Occurrence of gradual resonance in a finite-length granular chain driven by harmonic vibration

TL;DR

This paper investigates the resonance phenomena in finite granular chains under harmonic vibration, revealing multiple resonance modes, the role of collision times, and establishing a master equation correlating energy with chain length and collisions.

Contribution

It introduces a comprehensive numerical analysis of resonance modes in granular chains and develops a master equation linking energy, chain length, and collisions.

Findings

Identification of multiple resonance modes

Energy increases stepwise with vibration acceleration

Dominance of free-flight time in grain motion

Abstract

This study presents numerical simulations of the resonance of a finite-length granular chain of dissipative grains driven by a harmonically vibrated tube. Multiple gradual resonant modes, namely, non-resonance mode, partial-resonance mode, and complete-resonance mode, are identified. With a fixed vibration frequency, increased vibration acceleration leads to a one-by-one increase in the number of grains participating in resonance, which is equal to the number of grain-wall collisions in a vibration period.
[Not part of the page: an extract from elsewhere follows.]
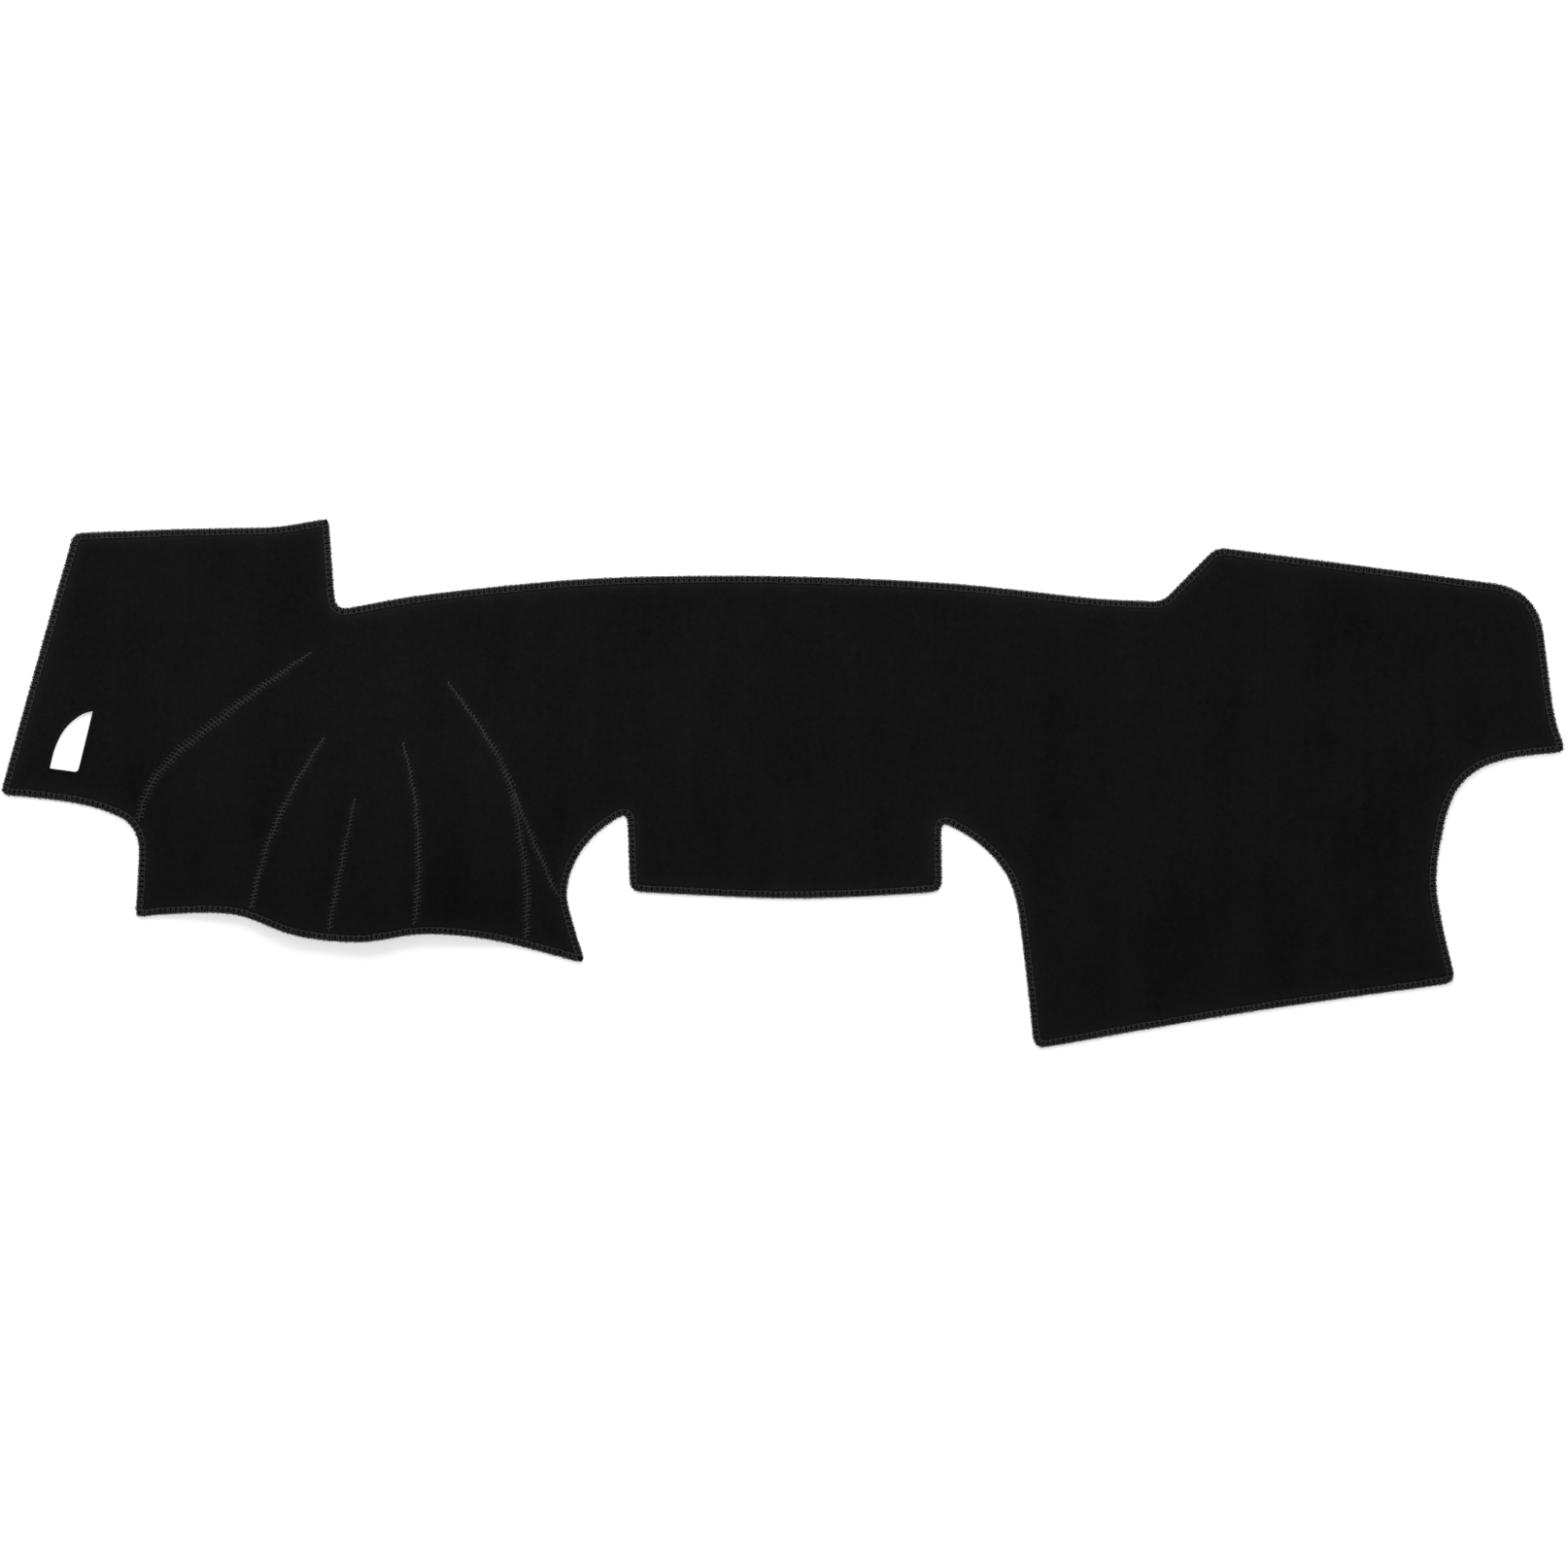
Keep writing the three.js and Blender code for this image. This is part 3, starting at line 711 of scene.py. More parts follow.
@dataclass
class MatShape:
    """The form that cloth and threads share: the outline, the dart seams and the cloth's height."""

    dome: Dome
    darts: tuple[Dart, ...]
    rim_width: float = 7.7 * MM
    thickness: float = 3.0 * MM
    ripple: float = 1.3 * MM
    ripple_waves: tuple[tuple[float, float, float], ...] = ((20.3, 10.2, 1.3), (-7.0, 23.3, 0.4))
    seam_spacing: float = 2.0 * MM
    seam_overlap: float = 0.6 * MM
    seam_depth: float = 1.3 * MM
    seam_spread: float = 1.5 * MM
    seam_fade: float = 6 * MM
    seam_tip_share: float = 0.15
    seam_wobble: float = 0.45 * MM
    wobble_fade: float = 20 * MM
    wobble_turns: tuple[float, float] = (190.0, 430.0)
    cut_growth: tuple[float, float] = (1.085, 1.06)
    cut_shift: tuple[float, float] = (1.0 * MM, 0.0)

    def __post_init__(self) -> None:
        """Takes the outline and the cut-out from the frame and lays the seams on the plan."""
        self.outline = Outline(max(wall_loops(frame["nodes"]["edge_overlock"]), key=spread))
        self.hole = self._cut_out()
        self.seams = [self._seam(dart) for dart in self.darts]

    def _cut_out(self) -> np.ndarray:
        """The cut-out's loop, a little wider than the cloth's small wall round the record's opening.

        Returns:
            The loop's points, counterclockwise.
        """
        openings = frame["record"]["physics"]["openings"]
        low, high = next(o["box_m"] for o in openings if o["name"] == "left_end_cutout")
        middle = np.array([[(low[0] + high[0]) / 2, (low[1] + high[1]) / 2]])
        loops = [loop for loop in wall_loops(frame["nodes"]["cloth_panel"]) if inside(loop, middle)[0]]
        loop = min(loops, key=spread)
        centre = 0.5 * (loop.min(0) + loop.max(0))
        return centre + (loop - centre) * np.array(self.cut_growth) + np.array(self.cut_shift)

    def _seam(self, dart: Dart) -> np.ndarray:
        """A dart's seam on the plan, from its tip to the rim's thread.

        Args:
            dart: the dart.

        Returns:
            The seam's points.
        """
        through = np.array(dart.through) * MM + np.array(self.dome.middle)
        line = smooth_line(through, self.seam_spacing)
        along = lengths_along(line)
        slow, quick = self.wobble_turns
        wobble = np.sin(along * slow + dart.number) + 0.7 * np.sin(along * quick + 2.0 * dart.number)
        wobble *= self.seam_wobble * np.clip(along / self.wobble_fade, 0.0, 1.0)
        line = line + wobble[:, None] * leftward(headings(line, closed=False))
        clear, _ = nearest_on(self.outline.closed, line)
        within = inside(self.outline.points, line) & (clear > self.rim_width - self.seam_overlap)
        return line[: len(line) if within.all() else int(np.argmin(within))]

    def rise(self, places: np.ndarray) -> np.ndarray:
        """The height of the cloth's underside over each place, with the slack of cloth that lies loose.

        Args:
            places: places on the plan.

        Returns:
            The heights.
        """
        waves = np.ones(len(places))
        for across, up, start in self.ripple_waves:
            waves *= 0.5 + 0.5 * np.sin(across * places[:, 0] + up * places[:, 1] + start)
        return self.dome.rise(places, self.seams) + self.ripple * waves

    def groove(self, places: np.ndarray) -> np.ndarray:
        """How far the cloth's face is drawn in by the dart seams at each place.

        Args:
            places: places on the plan.

        Returns:
            The depths.
        """
        deepest = np.zeros(len(places))
        for seam in self.seams:
            distance, along = nearest_on(seam, places)
            fade = np.clip(along / self.seam_fade, self.seam_tip_share, 1.0)
            deepest = np.maximum(deepest, fade * np.exp(-0.5 * (distance / self.seam_spread) ** 2))
        return self.seam_depth * deepest


class Patches:
    """Gathers the patches of one mesh, and joins them where their borders meet."""

    weld: float = 0.002 * MM

    def __init__(self) -> None:
        """Starts with no patch."""
        self.points: list[np.ndarray] = []
        self.faces: list[Face] = []
        self.count = 0

    def add(self, points: np.ndarray, faces: list[Face]) -> None:
        """Adds a patch.

        Args:
            points: its points.
            faces: its faces, by the numbers of their points in the patch.
        """
        self.points.append(points)
        self.faces += [tuple(i + self.count for i in face) for face in faces]
        self.count += len(points)

    def strip(self, rows: list[np.ndarray]) -> None:
        """Adds the skin between closed rows of points, each with the same count.

        Args:
            rows: the rows. The skin faces the side from which their points run to the right, and each
                row lies above the one before.
        """
        width = len(rows[0])
        faces = []
        for r in range(len(rows) - 1):
            for c in range(width):
                a, b = r * width + c, r * width + (c + 1) % width
                faces.append((a, b, b + width, a + width))
        self.add(np.vstack(rows), faces)

    def mesh(self, name: str) -> bpy.types.Mesh:
        """Makes the mesh, smooth, with shared points joined and flat faces without area left out.

        Args:
            name: the mesh's name.

        Returns:
            The mesh.
        """
        made = bpy.data.meshes.new(name)
        made.from_pydata(np.vstack(self.points).tolist(), [], self.faces)
        shape = bmesh.new()
        shape.from_mesh(made)
        bmesh.ops.remove_doubles(shape, verts=shape.verts, dist=self.weld)
        bmesh.ops.dissolve_degenerate(shape, edges=shape.edges, dist=0.5 * self.weld)
        bmesh.ops.triangulate(shape, faces=shape.faces)
        shape.to_mesh(made)
        shape.free()
        made.polygons.foreach_set("use_smooth", [True] * len(made.polygons))
        made.update()
        return made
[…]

Compared with the characteristic time of the grain-grain and the grain-wall collisions, the time of free flight plays a dominant role in grain motion. This condition results in the occurrence of large opening gaps between the grains and independent grain-grain and gain-wall collisions. A general master equation that describes the dependence of the system energy on the length of the granular chain and the number of grain-wall collisions is established, and it is in good agreement with the simulation results. We observe a gradual step-jump increase in system energy when the vibration acceleration is continuously increased, which is dedicated to an individual energy injection. Moreover, two typical phase diagrams are discussed in the spaces of $\phi-\it{\Gamma}$ and $N-\it\Gamma$.